Fusionarse consiste en integrar varios elementos indeterminados en una entidad determinada. Así, lo militar dejó de ser militar y lo civil dejó de ser civil, para que los unos y los otros se fueron transformando, progresivamente, en vulgares criminales. En el lenguaje de la física, se trata de una reacción nuclear producida por la combinación de dos núcleos ligeros que se transforman en un único núcleo pesado. Y vaya peso el de forzar a un país pujante, colmado de las mayores riquezas naturales, a terminar arruinado y desmembrado. De dicha fusión resultó, pues, el nuevo elemento. Si se permite la analogía, podría afirmarse que así como la fusión nuclear del hidrógeno en el sol origina la energía solar, de la fusión nuclear de lo civil con lo militar se originó el gansterato. Ya no se trata de civiles o de militares conformando una alianza sino de un nuevo elemento, de una nueva forma de concebir la realidad, y, como diría Gramsci, de una nueva conformación hegemónica: la gansterilidad.
Solo así se puede comprender la necesidad forista de las asambleas constituyentes en Latinoamérica y los intentos de creación de “nuevos Estados”, más cercanos al modelo político de las autocracias orientales -China, Rusia, Irán, Corea del Norte, Siria- que al Estado moderno occidental. No más sociedad política y sociedad civil, sino un Estado totalitario, cuyo fin último se propone el control absoluto de la sociedad civil, es decir, su más absoluta desnaturalización, y, por ello mismo, su consecuente desaparición. Esta es la razón por la cual se ha insistido en la conformación de un modelo de producción estatal que -por cierto- no produce, con la cada vez menor participación de la iniciativa privada en la producción económica. Las ficciones de un supuesto empresariado nacido a la sombra de la consigna “Venezuela se arregló”, ya ocultaba lo que ya se podía percibir desde los violentos tumultos de Las Tres Gracias en Caracas o desde La Liria merideña: que cuando se empobrece el espíritu de un pueblo tarde o temprano se descubre la corrupción inmanente a sus estructuras jurídico-políticas.

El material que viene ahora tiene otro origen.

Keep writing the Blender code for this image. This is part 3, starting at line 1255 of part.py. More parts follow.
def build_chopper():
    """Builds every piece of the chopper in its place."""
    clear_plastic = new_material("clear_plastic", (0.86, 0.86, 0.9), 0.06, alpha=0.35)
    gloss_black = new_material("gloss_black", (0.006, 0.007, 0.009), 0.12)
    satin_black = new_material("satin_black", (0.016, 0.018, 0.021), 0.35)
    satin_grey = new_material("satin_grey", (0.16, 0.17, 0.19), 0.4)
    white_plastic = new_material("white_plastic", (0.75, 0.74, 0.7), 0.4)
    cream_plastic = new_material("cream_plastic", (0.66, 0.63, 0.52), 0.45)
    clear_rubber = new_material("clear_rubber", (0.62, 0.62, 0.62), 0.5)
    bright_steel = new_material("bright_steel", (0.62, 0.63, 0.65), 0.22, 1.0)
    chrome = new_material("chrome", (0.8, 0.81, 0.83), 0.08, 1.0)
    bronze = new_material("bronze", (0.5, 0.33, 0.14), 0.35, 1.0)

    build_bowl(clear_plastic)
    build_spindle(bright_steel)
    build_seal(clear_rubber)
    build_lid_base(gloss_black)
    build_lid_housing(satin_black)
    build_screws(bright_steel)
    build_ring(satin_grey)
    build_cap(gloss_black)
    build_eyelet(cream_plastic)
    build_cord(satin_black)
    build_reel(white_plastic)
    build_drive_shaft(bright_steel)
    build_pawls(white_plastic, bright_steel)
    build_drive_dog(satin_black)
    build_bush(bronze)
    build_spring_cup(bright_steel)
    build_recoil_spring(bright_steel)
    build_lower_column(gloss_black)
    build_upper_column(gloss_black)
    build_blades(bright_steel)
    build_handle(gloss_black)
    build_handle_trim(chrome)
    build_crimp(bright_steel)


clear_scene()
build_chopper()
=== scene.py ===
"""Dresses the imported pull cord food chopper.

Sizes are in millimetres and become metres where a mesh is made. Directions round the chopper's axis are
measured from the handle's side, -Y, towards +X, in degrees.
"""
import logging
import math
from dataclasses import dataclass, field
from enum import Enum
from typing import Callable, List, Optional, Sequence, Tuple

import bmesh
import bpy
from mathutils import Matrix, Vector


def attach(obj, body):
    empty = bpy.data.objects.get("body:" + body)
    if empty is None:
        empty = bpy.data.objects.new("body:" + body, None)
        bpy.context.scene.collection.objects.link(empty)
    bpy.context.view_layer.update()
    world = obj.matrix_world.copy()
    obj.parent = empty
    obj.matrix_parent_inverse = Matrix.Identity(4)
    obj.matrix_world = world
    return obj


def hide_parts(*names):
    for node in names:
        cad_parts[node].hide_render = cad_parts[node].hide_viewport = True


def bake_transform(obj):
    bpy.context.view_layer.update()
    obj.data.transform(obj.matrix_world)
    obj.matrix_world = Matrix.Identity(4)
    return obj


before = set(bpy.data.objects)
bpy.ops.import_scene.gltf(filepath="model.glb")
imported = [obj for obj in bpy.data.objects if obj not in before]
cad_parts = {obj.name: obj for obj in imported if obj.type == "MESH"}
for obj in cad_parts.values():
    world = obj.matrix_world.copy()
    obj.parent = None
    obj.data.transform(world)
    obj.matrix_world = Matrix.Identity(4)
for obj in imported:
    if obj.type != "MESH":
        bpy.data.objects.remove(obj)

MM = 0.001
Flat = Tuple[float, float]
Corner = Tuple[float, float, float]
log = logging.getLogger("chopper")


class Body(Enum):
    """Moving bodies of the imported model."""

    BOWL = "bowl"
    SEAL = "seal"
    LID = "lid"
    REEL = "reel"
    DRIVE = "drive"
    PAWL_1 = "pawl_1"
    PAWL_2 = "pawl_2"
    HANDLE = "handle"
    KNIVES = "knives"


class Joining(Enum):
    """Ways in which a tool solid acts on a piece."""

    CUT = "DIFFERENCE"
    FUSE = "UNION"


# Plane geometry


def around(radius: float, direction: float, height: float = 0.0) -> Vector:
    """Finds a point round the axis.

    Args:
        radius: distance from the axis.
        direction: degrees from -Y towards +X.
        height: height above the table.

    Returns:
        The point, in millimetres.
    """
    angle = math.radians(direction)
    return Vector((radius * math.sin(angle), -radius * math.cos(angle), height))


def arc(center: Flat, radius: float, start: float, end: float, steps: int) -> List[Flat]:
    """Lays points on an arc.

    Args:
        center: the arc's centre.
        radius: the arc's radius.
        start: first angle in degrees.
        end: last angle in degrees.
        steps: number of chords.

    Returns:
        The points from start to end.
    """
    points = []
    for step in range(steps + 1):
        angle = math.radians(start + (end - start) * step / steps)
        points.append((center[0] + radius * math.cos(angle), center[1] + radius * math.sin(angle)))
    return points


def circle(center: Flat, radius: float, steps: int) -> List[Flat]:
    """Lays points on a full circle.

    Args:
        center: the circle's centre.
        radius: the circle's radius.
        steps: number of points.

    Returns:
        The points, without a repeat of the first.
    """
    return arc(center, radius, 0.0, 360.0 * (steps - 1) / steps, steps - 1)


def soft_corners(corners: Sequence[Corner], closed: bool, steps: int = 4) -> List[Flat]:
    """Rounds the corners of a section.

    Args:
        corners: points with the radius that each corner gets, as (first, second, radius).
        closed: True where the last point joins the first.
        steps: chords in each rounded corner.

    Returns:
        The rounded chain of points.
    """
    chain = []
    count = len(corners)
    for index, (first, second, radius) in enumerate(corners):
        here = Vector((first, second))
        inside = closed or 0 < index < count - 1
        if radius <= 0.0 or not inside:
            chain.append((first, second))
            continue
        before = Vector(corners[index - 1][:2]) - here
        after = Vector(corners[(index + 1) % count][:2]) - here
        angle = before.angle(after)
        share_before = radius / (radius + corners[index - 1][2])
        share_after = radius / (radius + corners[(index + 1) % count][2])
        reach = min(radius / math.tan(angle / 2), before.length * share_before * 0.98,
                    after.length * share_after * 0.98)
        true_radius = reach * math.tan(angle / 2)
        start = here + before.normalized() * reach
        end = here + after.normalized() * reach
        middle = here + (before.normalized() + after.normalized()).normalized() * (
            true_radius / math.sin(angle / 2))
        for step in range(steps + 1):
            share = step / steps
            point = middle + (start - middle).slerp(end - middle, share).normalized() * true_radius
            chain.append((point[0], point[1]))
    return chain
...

Es lo que explica el pasaje de las expropiaciones y la estatización de empresas y tierras hasta la depauperación de todo un país, o la creación de instituciones oficiales paralelas a las ya existentes hasta la bancarrota del espíritu republicano. Es verdad que los zánganos ocupan una función determinada en los panales de las abejas. Pero si en un panal los zánganos logran asumir la conducción absoluta inevitablemente el panal llega a su fin. De modo que, de proseguir condenada a la administración sistemática de esa degenerada ‘fusión cívico-militar’, Venezuela, y lo que resta de su arruinado aparato productivo, más temprano que tarde colapsará definitivamente. Dejará de ser.

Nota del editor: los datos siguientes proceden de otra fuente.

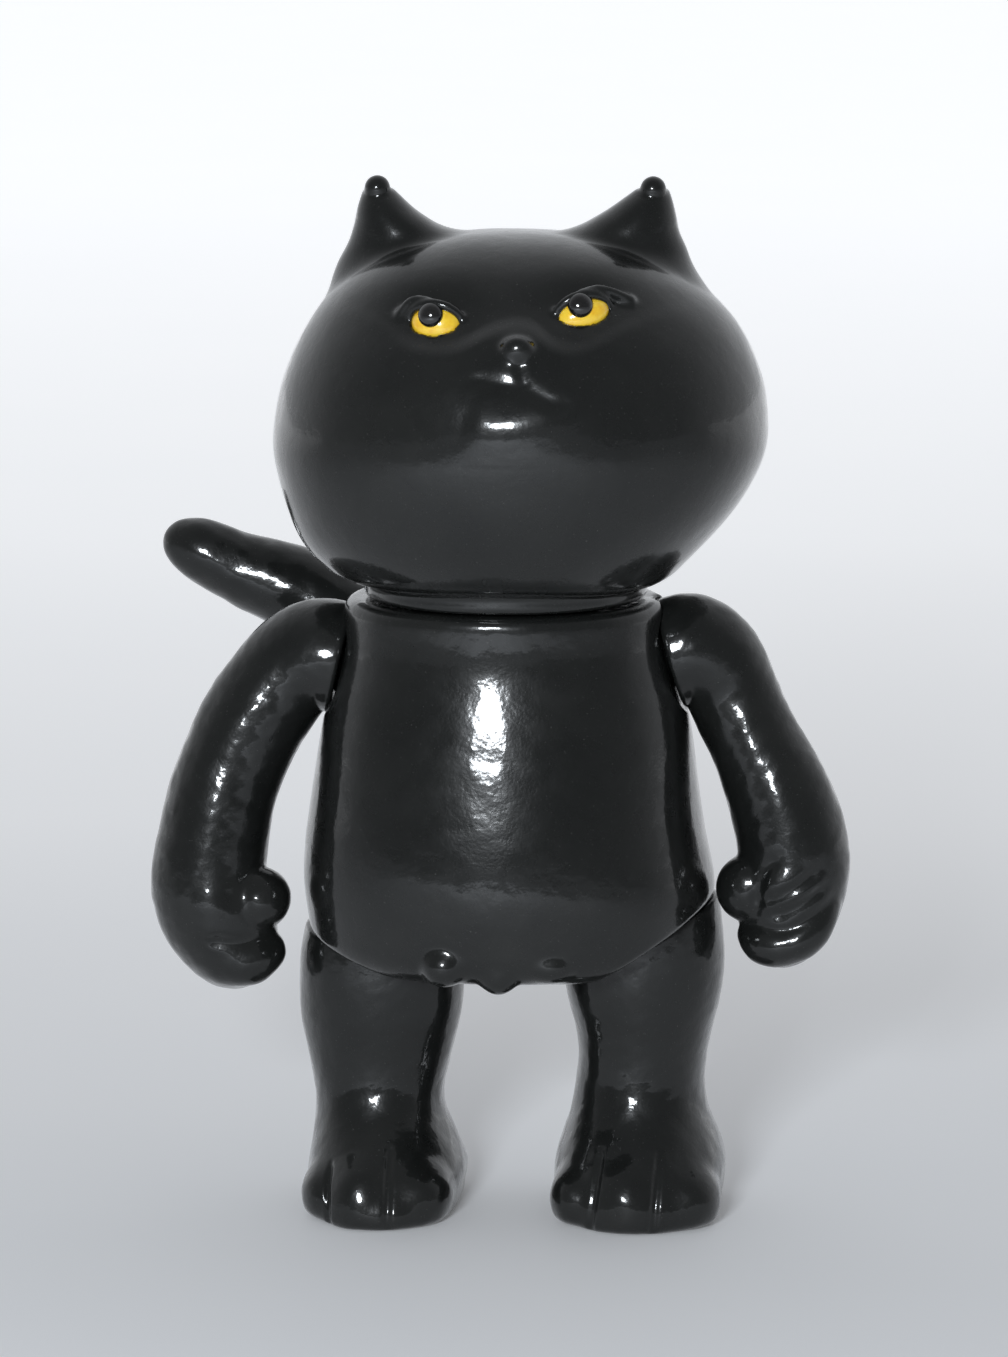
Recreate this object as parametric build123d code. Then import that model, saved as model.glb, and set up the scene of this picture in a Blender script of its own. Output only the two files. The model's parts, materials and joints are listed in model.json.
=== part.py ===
from build123d import *
import math
import os

# Hollow soft-vinyl standing cat figure, about 230 mm tall. It faces -Y, its left is +X, it stands on Z = 0.
# Seven thin-walled castings snap together: torso, head, two arms, two legs and a tail. Each limb ends in a
# round neck with a lip that is pressed through a hole in the torso wall and then turns in it by hand.
# The eyes are domed inserts with a raised pupil bead, seated in sockets in the head.

# ---------------------------------------------------------------- driving dimensions (mm)
WALL = 2.4                # casting wall
SEAM = 0.35               # gap between a limb's seat and the torso's seat
RUN = 0.07                # radial running clearance of a plug neck in its hole
LIP_GAP = 0.25            # axial gap between a plug's lip and the inside of the torso wall

SHIFT_X = 4.114            # the whole model is moved by these so that the box's bottom centre is the origin
SHIFT_Y = -12.309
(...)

Ya de suyo, y por su propia naturaleza objetiva, el modelo en cuestión parece haber puesto en evidencia sus contradicciones inmanentes. Subjetivamente, el fin final parece tocar a la puerta. Ha llegado el momento de los adioses, el profético Pedes eorum qui efferent te sunt, ante ianuam. Las llamadas “condiciones materiales de existencia” han servido la mesa para lo que se viene. La cacareada “guerra económica”, la excusa de las sanciones y del “sabotaje” ya no cuentan. Son el eco lejano de quien se niega a reconocer tercamente la derrota. Lo saben, pero los regímenes totalitarios suelen expiar sus incapacidades sobre el resto de la humanidad.

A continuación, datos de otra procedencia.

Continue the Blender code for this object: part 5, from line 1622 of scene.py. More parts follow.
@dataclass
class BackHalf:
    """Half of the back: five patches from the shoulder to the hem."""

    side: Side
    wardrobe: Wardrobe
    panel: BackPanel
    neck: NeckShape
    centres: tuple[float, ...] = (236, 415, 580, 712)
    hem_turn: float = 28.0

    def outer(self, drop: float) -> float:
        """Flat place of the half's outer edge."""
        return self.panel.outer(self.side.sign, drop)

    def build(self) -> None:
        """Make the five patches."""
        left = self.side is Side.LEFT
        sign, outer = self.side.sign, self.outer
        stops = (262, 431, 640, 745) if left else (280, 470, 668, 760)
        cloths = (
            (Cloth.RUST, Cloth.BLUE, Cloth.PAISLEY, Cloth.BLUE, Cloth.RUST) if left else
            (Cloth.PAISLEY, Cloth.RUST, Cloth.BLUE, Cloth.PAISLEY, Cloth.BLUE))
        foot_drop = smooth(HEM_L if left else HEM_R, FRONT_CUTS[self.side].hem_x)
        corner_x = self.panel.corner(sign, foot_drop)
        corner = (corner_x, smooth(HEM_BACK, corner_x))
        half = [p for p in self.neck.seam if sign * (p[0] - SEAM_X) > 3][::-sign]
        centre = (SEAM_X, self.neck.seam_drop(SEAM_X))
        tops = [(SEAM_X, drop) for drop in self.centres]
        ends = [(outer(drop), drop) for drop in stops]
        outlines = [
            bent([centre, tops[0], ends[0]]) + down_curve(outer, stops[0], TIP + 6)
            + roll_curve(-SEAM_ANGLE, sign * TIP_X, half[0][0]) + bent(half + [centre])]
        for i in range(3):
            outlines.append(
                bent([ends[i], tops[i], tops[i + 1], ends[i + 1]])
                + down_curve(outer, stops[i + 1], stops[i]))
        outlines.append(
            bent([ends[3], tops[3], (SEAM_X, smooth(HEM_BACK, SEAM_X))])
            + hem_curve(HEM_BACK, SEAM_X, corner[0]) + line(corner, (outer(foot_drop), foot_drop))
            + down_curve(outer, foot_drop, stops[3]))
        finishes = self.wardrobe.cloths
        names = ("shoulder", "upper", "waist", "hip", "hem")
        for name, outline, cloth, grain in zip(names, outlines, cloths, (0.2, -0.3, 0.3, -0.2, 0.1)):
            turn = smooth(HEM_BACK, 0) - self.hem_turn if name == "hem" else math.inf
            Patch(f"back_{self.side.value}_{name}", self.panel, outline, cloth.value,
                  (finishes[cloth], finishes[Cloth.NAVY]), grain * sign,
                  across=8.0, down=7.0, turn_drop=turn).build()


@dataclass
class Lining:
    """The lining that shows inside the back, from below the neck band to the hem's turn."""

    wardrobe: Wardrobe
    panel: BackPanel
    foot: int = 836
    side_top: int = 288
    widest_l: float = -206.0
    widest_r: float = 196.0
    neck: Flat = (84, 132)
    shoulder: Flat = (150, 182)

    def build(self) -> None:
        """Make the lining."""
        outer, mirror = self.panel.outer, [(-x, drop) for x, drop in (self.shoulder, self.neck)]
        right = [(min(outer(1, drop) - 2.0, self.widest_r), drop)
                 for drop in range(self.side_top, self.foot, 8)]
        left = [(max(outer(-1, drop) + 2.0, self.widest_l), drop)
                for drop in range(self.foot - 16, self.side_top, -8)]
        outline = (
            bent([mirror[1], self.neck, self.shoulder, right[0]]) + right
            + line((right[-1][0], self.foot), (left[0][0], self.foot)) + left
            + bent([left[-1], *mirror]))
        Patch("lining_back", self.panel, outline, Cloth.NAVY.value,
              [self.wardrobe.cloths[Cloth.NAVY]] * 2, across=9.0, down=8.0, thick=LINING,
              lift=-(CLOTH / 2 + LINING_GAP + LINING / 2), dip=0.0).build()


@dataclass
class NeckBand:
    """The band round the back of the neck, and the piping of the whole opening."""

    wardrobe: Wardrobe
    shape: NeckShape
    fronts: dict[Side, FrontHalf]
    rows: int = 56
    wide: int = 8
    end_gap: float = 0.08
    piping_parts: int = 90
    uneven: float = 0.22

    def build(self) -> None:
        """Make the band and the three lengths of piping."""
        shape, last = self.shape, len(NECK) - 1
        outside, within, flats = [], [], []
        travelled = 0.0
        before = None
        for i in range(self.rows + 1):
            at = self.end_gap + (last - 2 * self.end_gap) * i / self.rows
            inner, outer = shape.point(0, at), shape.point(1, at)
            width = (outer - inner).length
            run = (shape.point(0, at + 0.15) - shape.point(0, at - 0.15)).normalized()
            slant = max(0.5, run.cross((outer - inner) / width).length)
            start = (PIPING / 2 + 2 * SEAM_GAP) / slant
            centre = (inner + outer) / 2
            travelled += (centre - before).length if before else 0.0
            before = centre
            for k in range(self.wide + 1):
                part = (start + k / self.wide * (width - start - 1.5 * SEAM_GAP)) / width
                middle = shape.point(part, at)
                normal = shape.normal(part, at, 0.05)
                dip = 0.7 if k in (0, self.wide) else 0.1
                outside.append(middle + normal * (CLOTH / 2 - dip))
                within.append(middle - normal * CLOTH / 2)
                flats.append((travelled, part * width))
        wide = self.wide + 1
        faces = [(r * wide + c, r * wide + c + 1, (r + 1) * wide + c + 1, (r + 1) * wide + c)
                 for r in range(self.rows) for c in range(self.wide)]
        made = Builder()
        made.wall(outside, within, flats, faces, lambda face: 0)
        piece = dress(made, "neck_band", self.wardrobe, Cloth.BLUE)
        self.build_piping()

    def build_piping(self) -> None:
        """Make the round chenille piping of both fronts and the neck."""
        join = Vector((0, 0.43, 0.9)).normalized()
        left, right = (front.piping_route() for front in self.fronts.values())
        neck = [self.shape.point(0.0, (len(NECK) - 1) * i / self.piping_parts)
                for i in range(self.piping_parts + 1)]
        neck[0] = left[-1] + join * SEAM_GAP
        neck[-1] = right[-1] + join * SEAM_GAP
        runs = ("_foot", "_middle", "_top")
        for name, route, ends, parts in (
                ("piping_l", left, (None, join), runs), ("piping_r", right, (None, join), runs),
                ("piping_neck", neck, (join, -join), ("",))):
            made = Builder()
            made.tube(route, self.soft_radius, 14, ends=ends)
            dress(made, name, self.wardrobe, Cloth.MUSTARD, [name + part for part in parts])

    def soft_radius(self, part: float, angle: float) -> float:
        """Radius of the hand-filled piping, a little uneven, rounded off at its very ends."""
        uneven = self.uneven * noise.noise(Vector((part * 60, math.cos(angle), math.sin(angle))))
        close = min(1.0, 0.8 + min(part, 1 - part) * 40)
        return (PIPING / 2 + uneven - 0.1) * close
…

La pobreza material se mide por la pobreza espiritual y ésta por la pobreza de las formas del lenguaje, a las que ha sido sometida la población durante los últimos tiempos. La ineficiencia crónica está directamente relacionada con la corrupción. La fórmula es sencilla: mientras mayor es el grado de ineficiencia mayor es el de corrupción. La pobreza de Espíritu y la corrupción, más que un asunto material, son formas de la inadecuación del Ethos del ser social. Decía Spinoza que la superación de dicha inadecuación estaba en el orden y la conexión de las ideas y las cosas. El Bien supremo es el resultado de una correcta formación educativa: el mal -dice- es la consecuencia visible de la ignorancia.
Bajo las actuales circunstancias, no pareciera posible establecer relación alguna entre el aroma del contento, propio del Bien Supremo spinoziano, y las fétidas emanaciones que brotan del “poder popular para la suprema felicidad”. No sin astucia, el “tren de la historia”, que tan pomposamente decían conducir, terminará por llevarlos a sus respectivos destinos: al infierno como prisión o al tormento del mal recuerdo. Cronos devora a sus hijos. La historia sorprende a los que anhelan el poder para siempre. Es un terreno movedizo, inestable. Poco propicio para la eterna felicidad de los tiranos.